With your kids, ‘I’ll think about it’, or ‘possibly’, are magic words that give parents time to consider whether a sleepover for six on Saturday night is really something they want to say ‘yes’ to.
But if you think your teen is telling porkies …
“Tell ‘em!” Hurley says. “Tell them ‘I don’t believe you are telling me the truth, I am going to find out what the truth is, and between now and then I want you to think about the consequences and what you are going to do to rectify this situation.
“‘You have one of two choices – you can either keep lying to me, or you can tell me the truth.’ Put it back to them.”
And finally, remember that …
Anything is negotiable ... almost
If you have a recalcitrant child, negotiation sometimes won’t work, but with the average kid on the street, you can negotiate most things, Hurley says. As well as consequences, that includes rules.
For instance, “If you know they are on social media three hours a day, and you want to get them down to 90 minutes, I will say ‘I am going to give you one hour’, and if they baulk or don’t accept it, then I might say, ‘OK, an hour and 15, or 20 minutes’.
“This comes across as you being fair and reasonable. Most children want to think you are treating them fairly. If they can see that then generally they will agree.”

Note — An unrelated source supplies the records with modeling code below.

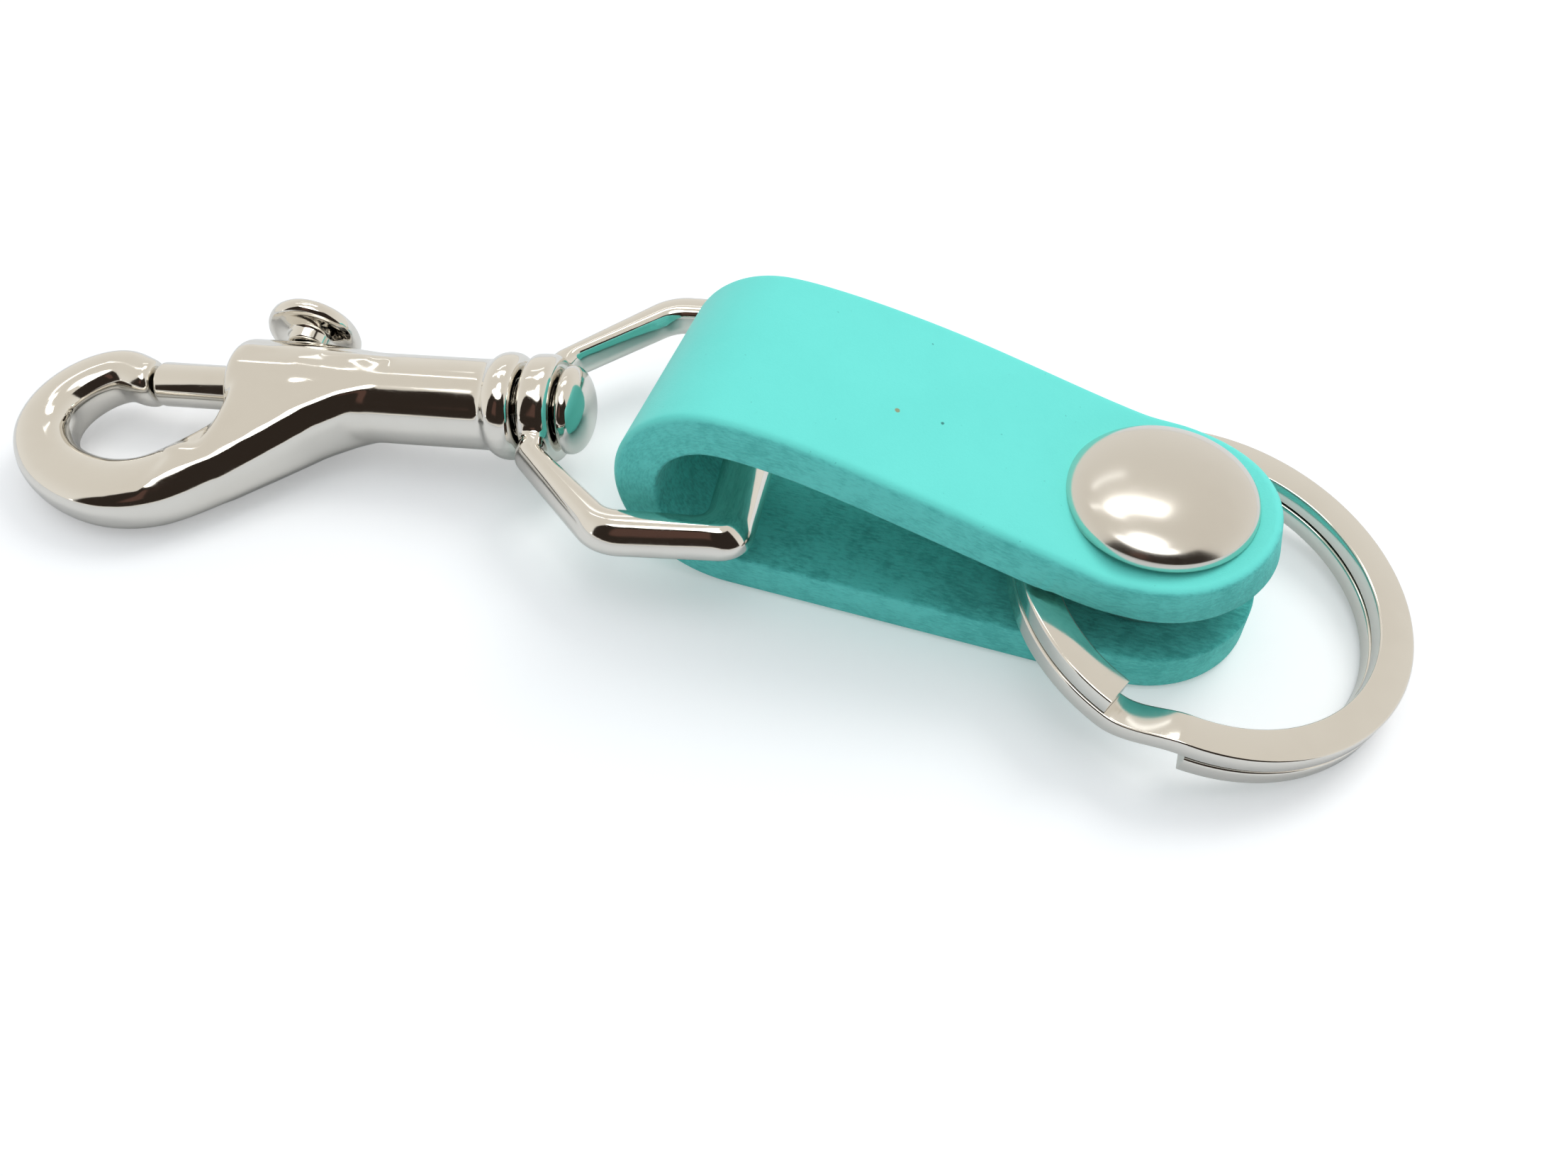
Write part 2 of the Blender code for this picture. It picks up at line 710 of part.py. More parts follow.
def make_bolt_spring(finish, swivel_frame):
    """Coil spring in the barrel between the rivet's end and the bolt."""
    start = bolt_back() + gap + coil_wire_radius
    end = -rivet_stem_depth - gap - coil_wire_radius
    count = coil_turns * coil_points_per_turn
    curve = bpy.data.curves.new("bolt_spring", "CURVE")
    curve.dimensions = "3D"
    curve.bevel_depth = coil_wire_radius
    curve.bevel_resolution = 1
    curve.use_fill_caps = True
    spline = curve.splines.new("POLY")
    spline.points.add(count)
    for index in range(count + 1):
        angle = math.tau * index / coil_points_per_turn
        place = start + (end - start) * index / count
        spline.points[index].co = (place, coil_radius * math.cos(angle),
                                   coil_radius * math.sin(angle), 1.0)
    curve.materials.append(finish)
    spring = bpy.data.objects.new("bolt_spring", curve)
    bpy.context.scene.collection.objects.link(spring)
    spring.parent = swivel_frame[0]
    pitch = (end - start) / coil_turns
    print("bolt_spring least gap between turns, mm:", (pitch - 2.0 * coil_wire_radius) * 1000.0)
    return spring


def build():
    """Model the whole keychain."""
    clear_scene()
    leather_finish = make_material("leather", leather_colour, 0.0, leather_roughness)
    cap_finish = make_material("cap_nickel", cap_colour, 1.0, cap_roughness)
    nickel = make_material("nickel", nickel_colour, 1.0, nickel_roughness)
    steel = make_material("steel", steel_colour, 1.0, cap_roughness)

    flap_frame = make_empty("flap_hinge", Matrix.Translation(
        (-fold_to_snap - fold_radius, 0.0, fold_radius)))
    ring_turn = Matrix.Rotation(math.asin(ring_rise / ring_outer_radius), 4, "Y")
    ring_half = ring_coil + ring_coil_gap / 2.0
    ring_past_snap = ring_outer_radius - ring_wire - socket_radius - ring_play
    ring_low = Vector((ring_past_snap, -ring_aside, ring_rise))
    ring_centre = ring_low + ring_turn.to_3x3() @ Vector((0.0, 0.0, ring_half))
    ring_frame = make_empty("ring_axis", Matrix.Translation(ring_centre) @ ring_turn)
    eye_centre = Matrix.Translation((-fold_to_snap - eye_past_fold, eye_aside,
                                     fold_radius + eye_above_fold))
    eye_turn = Matrix.Rotation(eye_yaw, 4, "Z") @ Matrix.Rotation(-eye_slope, 4, "Y")
    eye_frame = make_empty("eye_hinge", eye_centre @ eye_turn)
    to_groove = Matrix.Translation((-eye_reach, 0.0, 0.0))
    swivel = eye_frame[1] @ to_groove @ Matrix.Rotation(hook_roll, 4, "X")
    swivel_frame = make_empty("swivel_axis", swivel, eye_frame)
    bolt_frame = make_empty("bolt_axis", swivel @ Matrix.Translation((knob_place(), 0.0, 0.0)),
                            swivel_frame)

    make_strap_lower(leather_finish)
    make_snap_post(steel)
    make_snap_stud(steel)
    make_strap_flap(leather_finish, flap_frame)
    make_snap_cap(cap_finish, flap_frame)
    make_snap_socket(steel, flap_frame)
    make_socket_spring(steel, flap_frame)
    make_key_ring(nickel, ring_frame)
    make_swivel_eye(nickel, eye_frame)
    make_swivel_rivet(nickel, swivel_frame)
    make_hook_body(nickel, swivel_frame)
    make_bolt_spring(steel, swivel_frame)
    make_bolt(nickel, bolt_frame)
    make_thumb_knob(nickel, bolt_frame)


build()
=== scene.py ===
"""Valet keychain dressed for its picture: leather strap, snap, swivel hook and split ring.

Lengths are in metres, in the part's frame: X along the strap, Y across it and Z up.
"""

import bisect
import math

import bmesh
import bpy
from mathutils import Matrix, Vector


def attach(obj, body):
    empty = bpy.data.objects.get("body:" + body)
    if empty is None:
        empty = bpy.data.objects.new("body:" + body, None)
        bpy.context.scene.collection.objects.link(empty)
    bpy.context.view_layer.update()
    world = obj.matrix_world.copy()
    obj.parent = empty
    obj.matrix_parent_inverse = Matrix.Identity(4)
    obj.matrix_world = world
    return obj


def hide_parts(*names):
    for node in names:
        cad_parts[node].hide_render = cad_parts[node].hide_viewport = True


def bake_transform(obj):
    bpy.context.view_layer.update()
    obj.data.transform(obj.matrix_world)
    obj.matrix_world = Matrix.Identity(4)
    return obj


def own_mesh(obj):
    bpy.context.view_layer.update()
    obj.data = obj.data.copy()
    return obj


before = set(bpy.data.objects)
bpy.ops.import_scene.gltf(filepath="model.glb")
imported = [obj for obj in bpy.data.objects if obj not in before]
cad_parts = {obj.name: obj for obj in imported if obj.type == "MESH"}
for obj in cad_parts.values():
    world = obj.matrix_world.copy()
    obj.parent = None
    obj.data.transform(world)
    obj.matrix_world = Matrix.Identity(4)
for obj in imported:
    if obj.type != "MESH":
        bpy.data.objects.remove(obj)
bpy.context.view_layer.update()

# Leather
strap_width = 0.0185
leather = 0.0038
fold_radius = 0.0095
fold_at = -0.0329
overhang = 0.0092
flap_height = 0.0122
snap_flat = 0.0018
lip_rise = 0.0007
fold_ease = 0.0100
snap_ease = 0.0035
grain_rim = 0.0007
flesh_rim = 0.00025
flap_twist = 0.00025
twist_start = -0.030
twist_full = -0.015
cap_dent = 0.00030
dent_inner = 0.0070
dent_outer = 0.0102
dent_depth = 0.0015
bend_pace = 0.0006

# Snap
gap = 0.0003
overrun = 0.001
plate = 0.0005
cap_radius = 0.0075
cap_height = 0.0028
cap_roll = 0.0002
post_radius = 0.0019
post_head_radius = 0.0026
socket_radius = 0.0060
socket_cavity_radius = 0.0044
socket_mouth_radius = 0.0039
socket_lip = 0.0008
stud_base_radius = 0.0058
stud_neck_radius = 0.0026
stud_bulge = 0.0004
stud_wall = 0.0006
stud_seat_radius = 0.0053
stud_seat_depth = 0.0011
flange_radius = 0.0050
flange = 0.0008
post_bore_radius = 0.0012
post_bore_floor = 0.0014

# Ring, its angles in degrees from its top end to its low end
ring_outer = 0.0162
ring_wire = 0.0028
ring_coil = 0.0016
ring_step = 0.0009
ring_rim = 0.00022
ring_centre = (0.005515, -0.0014, 0.004671)
ring_rise = 0.0030
ring_top_end = -111.5
ring_jog_start = -450.0
ring_jog_end = -471.0
ring_low_end = -808.0

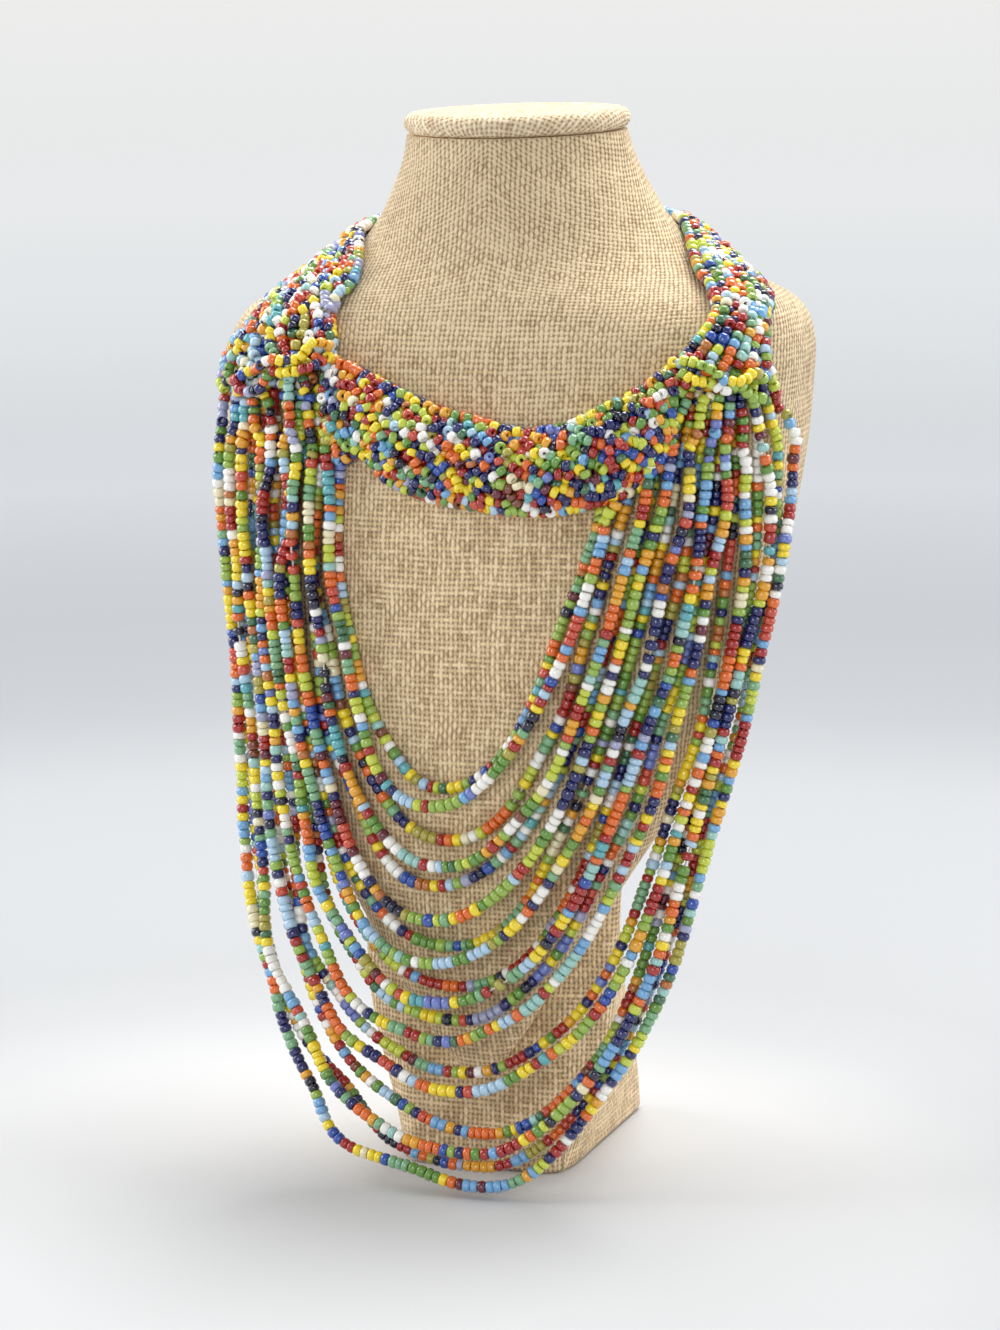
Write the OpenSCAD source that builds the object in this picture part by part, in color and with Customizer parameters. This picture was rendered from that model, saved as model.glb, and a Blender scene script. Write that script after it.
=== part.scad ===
// A beaded choker with long nested drapes, held on its cloth-covered neck bust.
// Z is up, the front looks along -Y, and the origin is on the table under the middle of the bust.
// Every necklace piece is laid on the bust by functions, so it follows the bust's sizes.

/* [Bust] */
// Width over the shoulders
shoulder_w = 190; // [182:1:198]
// Height of the neck's top edge above the table
neck_top = 326; // [320:1:332]
// Width of the oval cap
cap_w = 73; // [72:1:80]
// Depth of the oval cap from front to back
cap_d = 61; // [60:1:68]
// Thickness of the padded cap
cap_t = 6.5; // [6:0.5:10]

/* [Necklace] */
// Diameter of one strand of beads
strand_d = 4; // [3.6:0.1:4]
// Clear space that each strand and bundle keeps
clear = 0.4; // [0.3:0.05:0.5]
// Thickness of the twisted band over the front of the neck
collar_t = 10; // [8:0.5:11]
// Diameter of the closure behind the neck
clasp_d = 6; // [5:0.5:7]
// Length of the closure
clasp_len = 12; // [10:0.5:14]

/* [Detail] */
// Points around each section of the bust
bust_points = 36; // [32:4:48]
// Height between two sections of the bust
bust_step = 12; // [9:0.5:14]
// Spacing of the rings along a strand
ring_step = 14; // [11:0.5:16]

/* [Hidden] */

// The tables below are for this shoulder width and neck height, and scale from them.
table_w = 190;
table_h = 326;
kx = shoulder_w / table_w;
kz = neck_top / table_h;

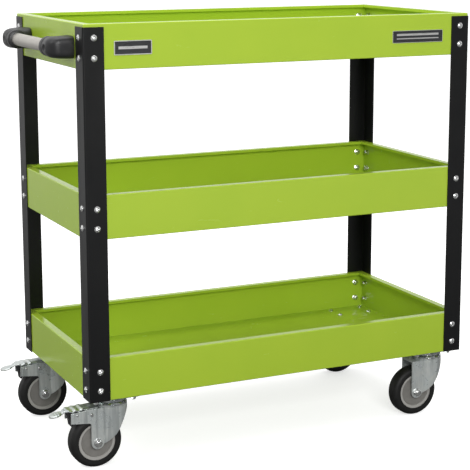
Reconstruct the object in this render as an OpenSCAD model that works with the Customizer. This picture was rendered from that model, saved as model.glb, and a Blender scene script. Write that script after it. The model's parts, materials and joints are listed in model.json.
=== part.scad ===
// Three-tier workshop trolley: folded sheet trays bolted into four angle
// legs, a push handle on the left end and four swivel castors, the two
// left ones with foot brakes. Millimetres, +Z up, +X away from the handle,
// +Y to the back. The floor is z = 0 and the origin is below the middle of
// the whole object's length, so the trays' own middle lies a little to +X.

/* [Overall size] */
// Length over the legs, without handle and brake pedals
trolley_length = 850; // [500:1:1200]
// Width over the legs
trolley_width = 425; // [300:1:700]
// Height of the top tray's rim above the floor
trolley_height = 872; // [600:1:1100]
// Height of the middle tray's underside above the floor
middle_tray_height = 463; // [250:1:700]

/* [Trays] */
// Depth of each tray
tray_depth = 86; // [50:1:150]
// Thickness of the tray sheet
tray_sheet = 1.2; // [0.8:0.1:2]
// Width of the flat rim turned inward along each wall
rim_width = 16; // [8:1:30]
// Height of the return turned down from the rim's inner edge
rim_return = 6; // [3:0.5:12]
// Outer radius of the folds
fold_radius = 2; // [1:0.1:4]
// Width of the corner tabs folded against the long walls
corner_tab = 10; // [6:0.5:12]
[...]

Hurley says negotiation has benefits over old-fashioned “what-I-say-goes” parenting because it makes children understand that there are consequences for every action.
“And if and when the time comes, and they have done something outrageous, like broken the law, you have in your back pocket the ability to say that – whereas in the past we have negotiated over social media or because you haven’t done your homework or made your bed, or you’ve sworn in the house – there is no negotiation over this. And that sends a strong signal. There is just a consequence - bad luck, you’re grounded for a month.”
- Vincent Hurley is a former police officer and detective of 28 years experience who specialised in hostage negotiations. He is Associate Lecturer in the Department of Security Studies and Criminology at Macquarie and also teaches crisis communications in the Macquarie Business School.